Why did this war happen at all? Any answer that claims a single motive for “everyone” would go beyond what the sources can securely show. The most defensible explanation combines (a) system structure—a multipolar arena where survival and advantage were constant stakes—with (b) state capacity—administrations that could mobilize and sustain large armies—and (c) contingency—the particular sequence of coalition failures, campaigns, and leadership choices that made Qin’s endgame possible. Pines’ framing supports high confidence in the structural picture of intense interstate dynamics and repeated balancing efforts, and the Cambridge synthesis supports high confidence that institutional change made mass war and sophisticated diplomacy increasingly feasible. The rest—the precise weighting of ideology, strategy, fear, opportunity, and domestic politics—remains an arena of interpretation, best approached as competing hypotheses rather than settled fact.
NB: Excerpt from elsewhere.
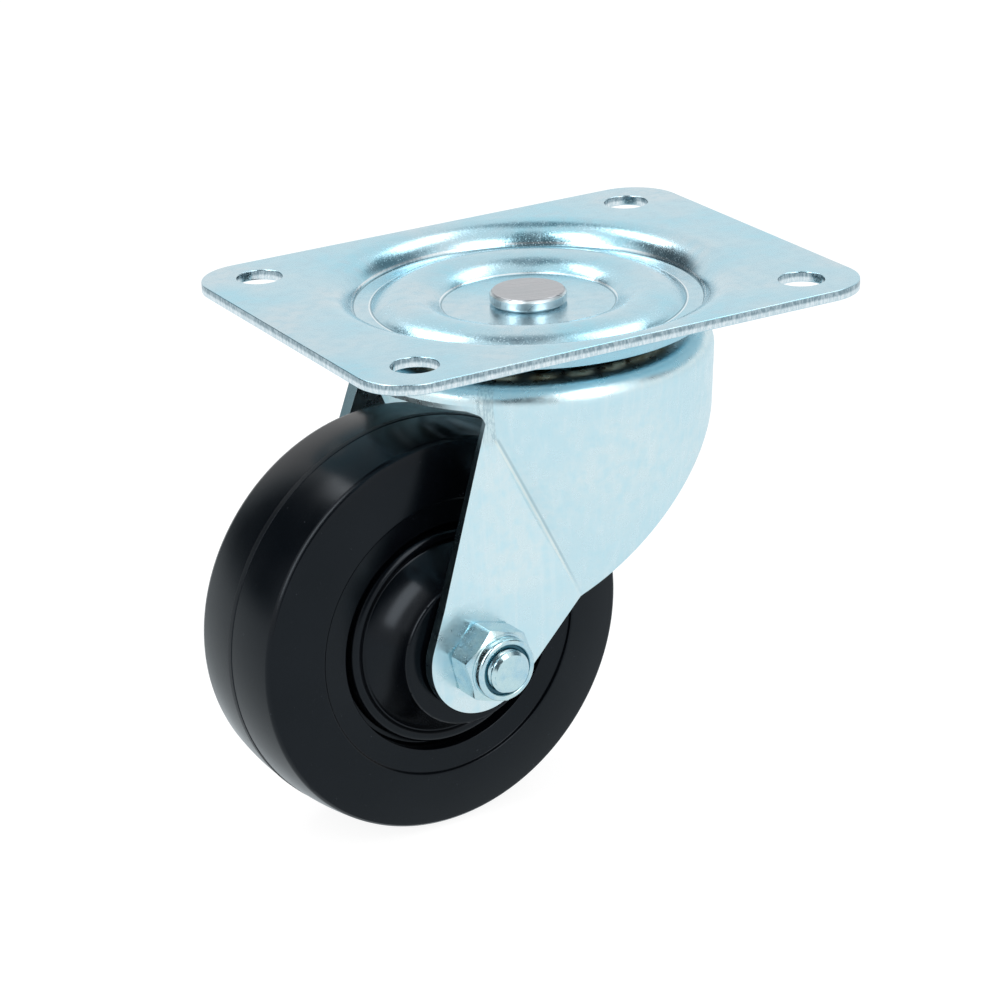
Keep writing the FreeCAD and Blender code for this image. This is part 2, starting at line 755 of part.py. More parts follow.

In narrative terms, then, the Warring States-to-Qin story is the story of a world that built the machinery of its own transformation. Rival courts learned to count households, raise armies, manage specialists, and fight for years rather than seasons. Coalition diplomacy tried—repeatedly—to keep any one state from dominating, but the same forces that raised everyone’s capacity for war also raised the stakes of losing. Once Qin gained decisive momentum, “peace” arrived not as agreement but as absorption, followed by an ambitious attempt to standardize and govern a newly unified realm. The final irony of the aftermath is that the dynasty that achieved unification could not itself endure—yet the political form it made possible, and the administrative habits it spread, became the starting point for the imperial centuries that followed.